### Stated task
Quote exactly the lines from the start of the entries to the one with "wasm.setup();", both ends included.
========================================
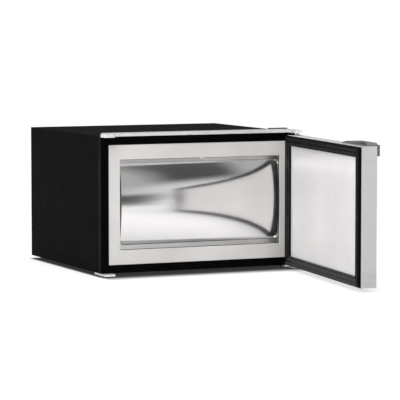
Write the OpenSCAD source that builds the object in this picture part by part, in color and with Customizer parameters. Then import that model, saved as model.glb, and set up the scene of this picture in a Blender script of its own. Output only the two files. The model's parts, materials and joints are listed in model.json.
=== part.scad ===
// Front-opening compressor mini fridge with a side-hinged door standing open.
// Millimetres. The origin is the centre of the cabinet's underside, +Z is up,
// and the cabinet's front faces -Y. The feet reach below the origin.

/* [Cabinet] */
// Overall width of the cabinet
body_w = 440; // [420:5:500]
// Depth of the cabinet, front frame to rear edge
body_d = 408; // [400:2:440]
// Height of the cabinet, underside to top panel
body_h = 280; // [270:2:320]
// Thickness of the sheet metal panels
sheet_t = 1.2; // [0.8:0.1:1.5]
// Height of the rubber feet
foot_h = 6; // [5:1:12]
// Radius of the rubber feet
foot_r = 12; // [8:1:16]

/* [Front surround] */
// Width of the dark front frame at the sides
frame_side = 17.5; // [14:0.5:20]
// Width of the dark front frame at the top
frame_top = 18; // [15:0.5:20]
// Width of the dark front frame at the bottom
frame_bottom = 16.5; // [14:0.5:18]
// Depth of the dark front frame
frame_deep = 14; // [10:1:18]
// Flange margin from the cabinet side to the opening, latch side
open_left = 42.5; // [38:0.5:48]
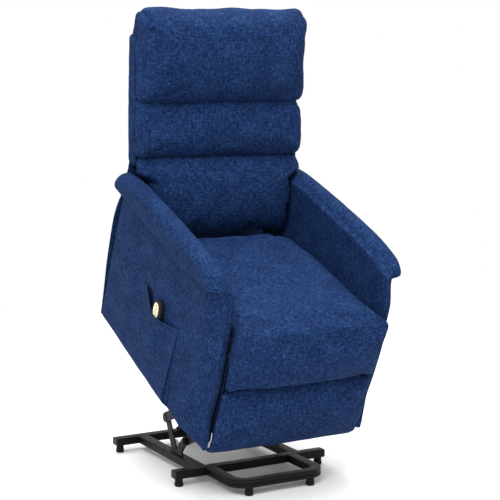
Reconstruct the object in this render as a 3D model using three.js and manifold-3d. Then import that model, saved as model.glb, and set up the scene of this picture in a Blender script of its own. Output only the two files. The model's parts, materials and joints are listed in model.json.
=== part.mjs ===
// Lift recliner chair, in its raised position.
// Millimetres, +Z up, the sitter faces -Y and the sitter's left is +X.
// The base stands on the floor. The chair is built in its own group, in which Y runs back along
// the side panel's bottom edge and Z runs up its front edge, and that group is tilted forward.

import * as THREE from "three";
import { mergeVertices } from "three/addons/utils/BufferGeometryUtils.js";
import Module from "manifold-3d";

const wasm = await Module();
wasm.setup();

// ---- driving dimensions -------------------------------------------------------------------

const GAP = 0.3; // left between pieces that touch
const SIDES = { left: 1, right: -1 };

const TILT = THREE.MathUtils.degToRad(23.9); // forward tilt of the chair when raised
const CORNER = { y: -449.1, z: 165.8 }; // the chair group's origin in the base's frame
const CENTRE_SHIFT = 176.527; // moves the middle of the whole object's box to y = 0

const FOOT = { radius: 13.5, height: 25 };
const TUBE = { low: 25, high: 50, wall: 1.6, halfLength: 264 };
const FRONT_TUBE = { near: -235, far: -200 };
const REAR_TUBE = { near: 205, far: 242 };
const RAIL = { inner: 150, outer: 186 };
const HOOP = { front: -420, inset: 32, outer: 163, inner: 128, bend: 62 };

const REAR_PIVOT = [10, 157]; // lift arm on the base
const FRONT_PIVOT = [-110, 105]; // front link on the base
const MOTOR_PIVOT = [190, 80]; // actuator on the base
const ARM_ON_CHAIR = [200, 32.55]; // the same pivots at the chair's end, in the chair group
const LINK_ON_CHAIR = [100, 30.09];
const ROD_ON_CHAIR = [330, 110];
const ACTUATOR_TUBE_AT = [318, 146];
const PIN_RADIUS = 8;
const PLATES = {
  lug: [156, 162],
  link: [164, 170],
  bracket: [172, 177],
  arm: [179, 185],
  chair: [187, 192],
};

const ARM = { outer: 302, inner: 258, rollOuter: 328, rollInner: 254 };
const SEAT_HALF = 247.5;
const CALF_HALF = 248.5;
const BACK_HALF = 250; // between the arms
const WING_HALF = 290; // above the arms
const RECLINE_PIVOT = [600, 250];
const LEGREST_PIVOT = [50, 347];
const NOSE_RADIUS = 59.5;
const POCKET = { front: 236, rear: 524, floor: 130, wall: 3, outer: 328 };
const HANDSET = { centre: 364, low: 140, high: 290, half: 23, inner: 303, outer: 323 };
const BUTTONS = { raise: 269, lower: 249, radius: 6.5, proud: 1.6 };

// ---- materials ----------------------------------------------------------------------------

function finish(color, roughness, metalness = 0) {
  return new THREE.MeshStandardMaterial({ color, roughness, metalness });
}

const FINISH = {
  cloth: finish(0x21447f, 0.9),
  frame: finish(0x191716, 0.45, 0.6),
  rubber: finish(0x121212, 0.85),
  steel: finish(0x8d9094, 0.35, 0.9),
  timber: finish(0xa5875c, 0.75),
  casing: finish(0x161617, 0.5),
  key: finish(0xd8cfa4, 0.5),
};

// ---- shape helpers --------------------------------------------------------------------------

// A closed outline from [u, v] points.
function outline(points) {
  return new THREE.Shape(points.map(([u, v]) => new THREE.Vector2(u, v)));
}

// An outline in the Y-Z plane carried along X from xLow to xHigh. A bevel rounds its edges inwards.
function slab(shape, xLow, xHigh, bevel = 0, curveSegments = 5) {
  const geometry = new THREE.ExtrudeGeometry(shape, {
    depth: xHigh - xLow - 2 * bevel,
    bevelEnabled: bevel > 0,
    bevelThickness: bevel,
    bevelSize: bevel,
    bevelOffset: -bevel,
    bevelSegments: 2,
    curveSegments,
  });
  geometry.translate(0, 0, xLow + bevel);
  const turn = new THREE.Matrix4().makeBasis(
    new THREE.Vector3(0, 1, 0),
    new THREE.Vector3(0, 0, 1),
    new THREE.Vector3(1, 0, 0),
  );
  return geometry.applyMatrix4(turn);
}

// The same between two distances from the middle, on one side of the chair.
function sideSlab(shape, side, near, far, bevel = 0, curveSegments = 5) {
  const low = side > 0 ? near : -far;
  return slab(shape, low, low + far - near, bevel, curveSegments);
}

function block(low, high) {
  const size = high.map((value, axis) => value - low[axis]);
  const geometry = new THREE.BoxGeometry(...size);
  return geometry.translate(...low.map((value, axis) => value + size[axis] / 2));
}

// A block given by its near and far distance from the middle, on one side.
function sideBlock(side, near, far, low, high) {
  const [x0, x1] = side > 0 ? [near, far] : [-far, -near];
  return block([x0, ...low], [x1, ...high]);
}

// The outline of a flat link: two round ends joined by their outer tangents.
function linkOutline([y0, z0], [y1, z1], r0, r1 = r0) {
  const along = Math.atan2(z1 - z0, y1 - y0);
  const reach = Math.hypot(y1 - y0, z1 - z0);
  const spread = Math.acos((r0 - r1) / reach);
  const shape = new THREE.Shape();
  shape.absarc(y1, z1, r1, along - spread, along + spread, false);
  shape.absarc(y0, z0, r0, along + spread, along - spread + 2 * Math.PI, false);
  return shape;
}

// A round bar along X.
function roundBar([y, z], radius, xLow, xHigh, sides = 16) {
  const geometry = new THREE.CylinderGeometry(radius, radius, xHigh - xLow, sides);
  geometry.rotateZ(Math.PI / 2);
  return geometry.translate((xLow + xHigh) / 2, y, z);
}

function sideBar(side, at, radius, near, far) {
  return side > 0 ? roundBar(at, radius, near, far) : roundBar(at, radius, -far, -near);
}

// A rectangular tube along X, open at both ends.
function boxTube(xHalf, low, high, wall) {
  const [y0, z0] = low;
  const [y1, z1] = high;
  const shape = outline([[y0, z0], [y1, z0], [y1, z1], [y0, z1]]);
  shape.holes.push(
    outline([
      [y0 + wall, z0 + wall],
      [y0 + wall, z1 - wall],
      [y1 - wall, z1 - wall],
      [y1 - wall, z0 + wall],
    ]),
  );
  return slab(shape, -xHalf, xHalf);
}

// A round bar between two points of the Y-Z plane, centred on x.
function barBetween([y0, z0], [y1, z1], radius, x = 0, sides = 16) {
  const reach = Math.hypot(y1 - y0, z1 - z0);
  const geometry = new THREE.CylinderGeometry(radius, radius, reach, sides);
  geometry.rotateX(Math.atan2(z1 - z0, y1 - y0));
  return geometry.translate(x, (y0 + y1) / 2, (z0 + z1) / 2);
}

// The point a given distance along the line from one point to another.
function along([y0, z0], [y1, z1], distance) {
  const share = distance / Math.hypot(y1 - y0, z1 - z0);
  return [y0 + (y1 - y0) * share, z0 + (z1 - z0) * share];
}

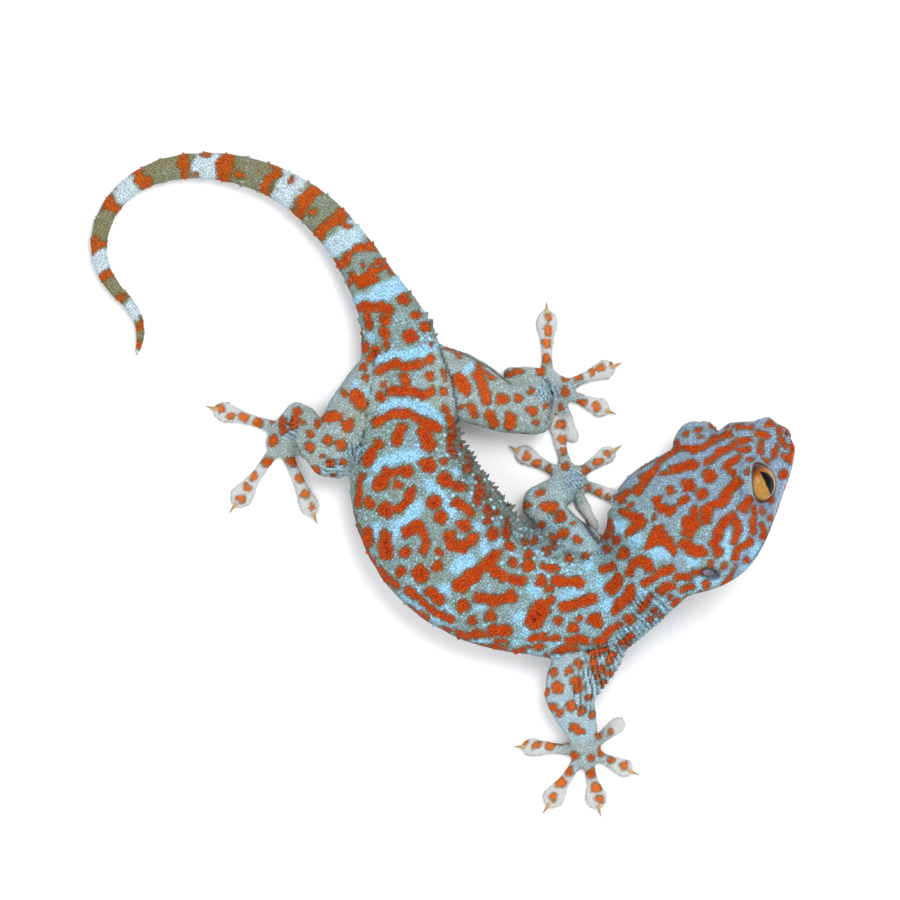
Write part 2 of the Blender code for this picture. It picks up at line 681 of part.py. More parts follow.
========================================
### Solution for this task
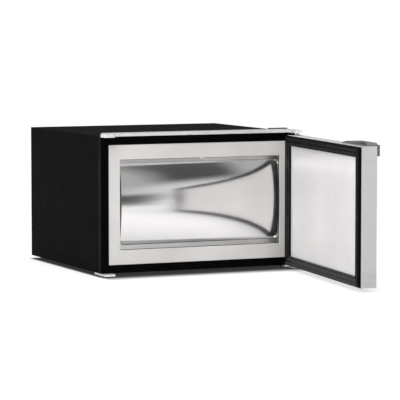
Write the OpenSCAD source that builds the object in this picture part by part, in color and with Customizer parameters. Then import that model, saved as model.glb, and set up the scene of this picture in a Blender script of its own. Output only the two files. The model's parts, materials and joints are listed in model.json.
=== part.scad ===
// Front-opening compressor mini fridge with a side-hinged door standing open.
// Millimetres. The origin is the centre of the cabinet's underside, +Z is up,
// and the cabinet's front faces -Y. The feet reach below the origin.

/* [Cabinet] */
// Overall width of the cabinet
body_w = 440; // [420:5:500]
// Depth of the cabinet, front frame to rear edge
body_d = 408; // [400:2:440]
// Height of the cabinet, underside to top panel
body_h = 280; // [270:2:320]
// Thickness of the sheet metal panels
sheet_t = 1.2; // [0.8:0.1:1.5]
// Height of the rubber feet
foot_h = 6; // [5:1:12]
// Radius of the rubber feet
foot_r = 12; // [8:1:16]

/* [Front surround] */
// Width of the dark front frame at the sides
frame_side = 17.5; // [14:0.5:20]
// Width of the dark front frame at the top
frame_top = 18; // [15:0.5:20]
// Width of the dark front frame at the bottom
frame_bottom = 16.5; // [14:0.5:18]
// Depth of the dark front frame
frame_deep = 14; // [10:1:18]
// Flange margin from the cabinet side to the opening, latch side
open_left = 42.5; // [38:0.5:48]
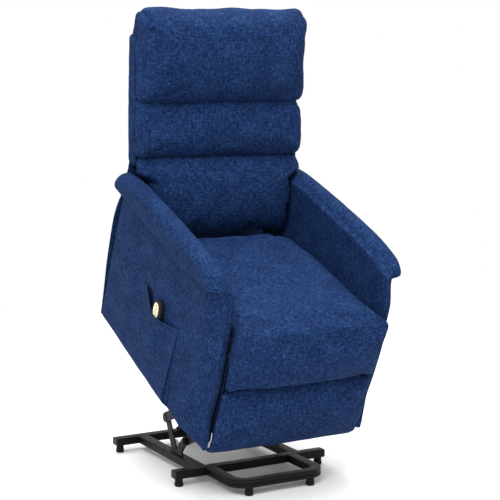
Reconstruct the object in this render as a 3D model using three.js and manifold-3d. Then import that model, saved as model.glb, and set up the scene of this picture in a Blender script of its own. Output only the two files. The model's parts, materials and joints are listed in model.json.
=== part.mjs ===
// Lift recliner chair, in its raised position.
// Millimetres, +Z up, the sitter faces -Y and the sitter's left is +X.
// The base stands on the floor. The chair is built in its own group, in which Y runs back along
// the side panel's bottom edge and Z runs up its front edge, and that group is tilted forward.

import * as THREE from "three";
import { mergeVertices } from "three/addons/utils/BufferGeometryUtils.js";
import Module from "manifold-3d";

const wasm = await Module();
wasm.setup();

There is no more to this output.